### What you should do
Extract, without alteration, each line from the start of the listing to the line bearing "point = shown.matrix_world".
━━━━━ Dataset extract ━━━━━
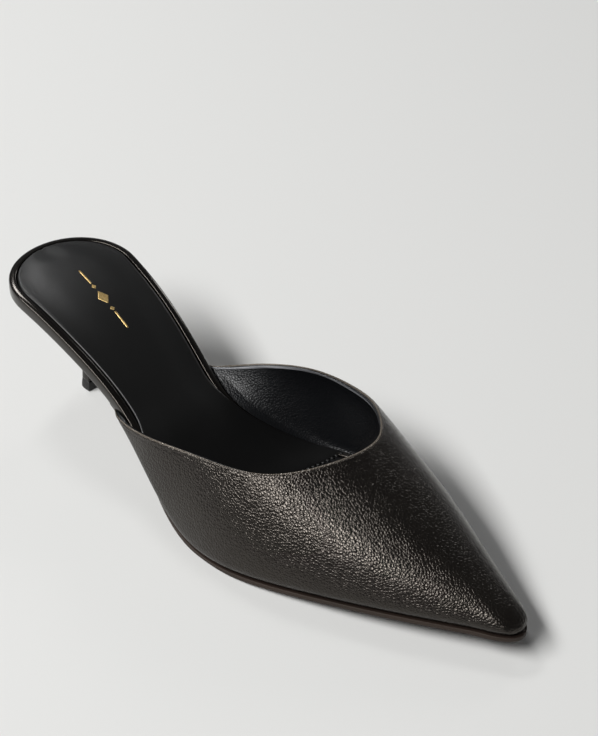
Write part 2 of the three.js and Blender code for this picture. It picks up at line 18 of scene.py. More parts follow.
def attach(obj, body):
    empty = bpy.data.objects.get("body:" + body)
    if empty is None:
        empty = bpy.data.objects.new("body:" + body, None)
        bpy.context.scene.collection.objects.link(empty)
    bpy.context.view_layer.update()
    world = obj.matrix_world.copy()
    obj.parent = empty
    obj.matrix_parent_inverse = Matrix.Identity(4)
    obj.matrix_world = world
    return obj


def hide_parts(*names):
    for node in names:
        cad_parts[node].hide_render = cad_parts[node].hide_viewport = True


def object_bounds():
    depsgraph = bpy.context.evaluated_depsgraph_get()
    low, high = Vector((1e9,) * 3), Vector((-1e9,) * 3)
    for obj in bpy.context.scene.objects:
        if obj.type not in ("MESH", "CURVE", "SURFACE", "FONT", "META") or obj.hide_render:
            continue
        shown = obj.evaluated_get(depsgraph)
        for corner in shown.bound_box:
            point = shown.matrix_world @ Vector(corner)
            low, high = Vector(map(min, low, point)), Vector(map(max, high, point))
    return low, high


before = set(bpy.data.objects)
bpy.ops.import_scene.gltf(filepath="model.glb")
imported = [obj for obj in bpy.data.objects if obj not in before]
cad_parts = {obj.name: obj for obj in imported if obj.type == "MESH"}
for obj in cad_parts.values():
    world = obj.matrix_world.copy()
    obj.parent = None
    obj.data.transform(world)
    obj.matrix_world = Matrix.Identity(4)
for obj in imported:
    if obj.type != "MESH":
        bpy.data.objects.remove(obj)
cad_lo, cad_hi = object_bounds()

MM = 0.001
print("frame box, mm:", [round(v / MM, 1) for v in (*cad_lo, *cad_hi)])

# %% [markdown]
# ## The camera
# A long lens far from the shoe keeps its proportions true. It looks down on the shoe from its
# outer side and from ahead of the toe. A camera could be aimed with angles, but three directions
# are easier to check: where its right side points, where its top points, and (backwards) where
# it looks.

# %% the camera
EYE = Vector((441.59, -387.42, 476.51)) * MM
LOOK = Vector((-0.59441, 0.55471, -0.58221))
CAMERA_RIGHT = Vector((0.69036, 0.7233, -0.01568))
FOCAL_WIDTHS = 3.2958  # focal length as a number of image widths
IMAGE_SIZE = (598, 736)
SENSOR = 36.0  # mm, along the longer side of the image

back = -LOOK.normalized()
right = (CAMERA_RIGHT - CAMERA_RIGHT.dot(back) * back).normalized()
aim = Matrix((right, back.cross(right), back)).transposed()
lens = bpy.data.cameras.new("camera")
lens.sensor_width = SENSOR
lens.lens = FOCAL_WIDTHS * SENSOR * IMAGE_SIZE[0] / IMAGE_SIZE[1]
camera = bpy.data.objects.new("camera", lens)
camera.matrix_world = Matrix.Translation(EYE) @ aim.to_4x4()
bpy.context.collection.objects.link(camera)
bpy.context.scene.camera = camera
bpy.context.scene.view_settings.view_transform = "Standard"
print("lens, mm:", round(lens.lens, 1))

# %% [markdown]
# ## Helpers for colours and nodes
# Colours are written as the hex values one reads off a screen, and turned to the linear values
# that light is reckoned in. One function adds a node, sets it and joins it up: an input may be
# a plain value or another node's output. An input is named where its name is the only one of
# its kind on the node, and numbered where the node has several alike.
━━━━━
### The reply
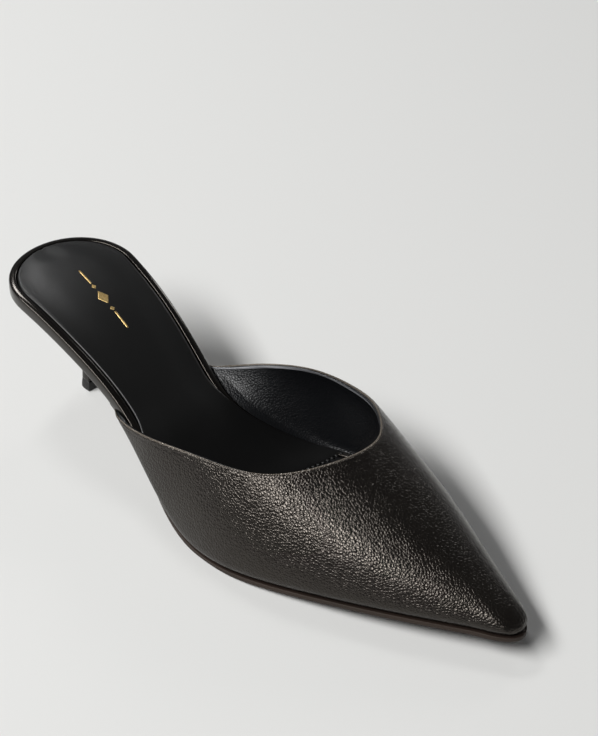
Write part 2 of the three.js and Blender code for this picture. It picks up at line 18 of scene.py. More parts follow.
def attach(obj, body):
    empty = bpy.data.objects.get("body:" + body)
    if empty is None:
        empty = bpy.data.objects.new("body:" + body, None)
        bpy.context.scene.collection.objects.link(empty)
    bpy.context.view_layer.update()
    world = obj.matrix_world.copy()
    obj.parent = empty
    obj.matrix_parent_inverse = Matrix.Identity(4)
    obj.matrix_world = world
    return obj


def hide_parts(*names):
    for node in names:
        cad_parts[node].hide_render = cad_parts[node].hide_viewport = True


def object_bounds():
    depsgraph = bpy.context.evaluated_depsgraph_get()
    low, high = Vector((1e9,) * 3), Vector((-1e9,) * 3)
    for obj in bpy.context.scene.objects:
        if obj.type not in ("MESH", "CURVE", "SURFACE", "FONT", "META") or obj.hide_render:
            continue
        shown = obj.evaluated_get(depsgraph)
        for corner in shown.bound_box:
            point = shown.matrix_world @ Vector(corner)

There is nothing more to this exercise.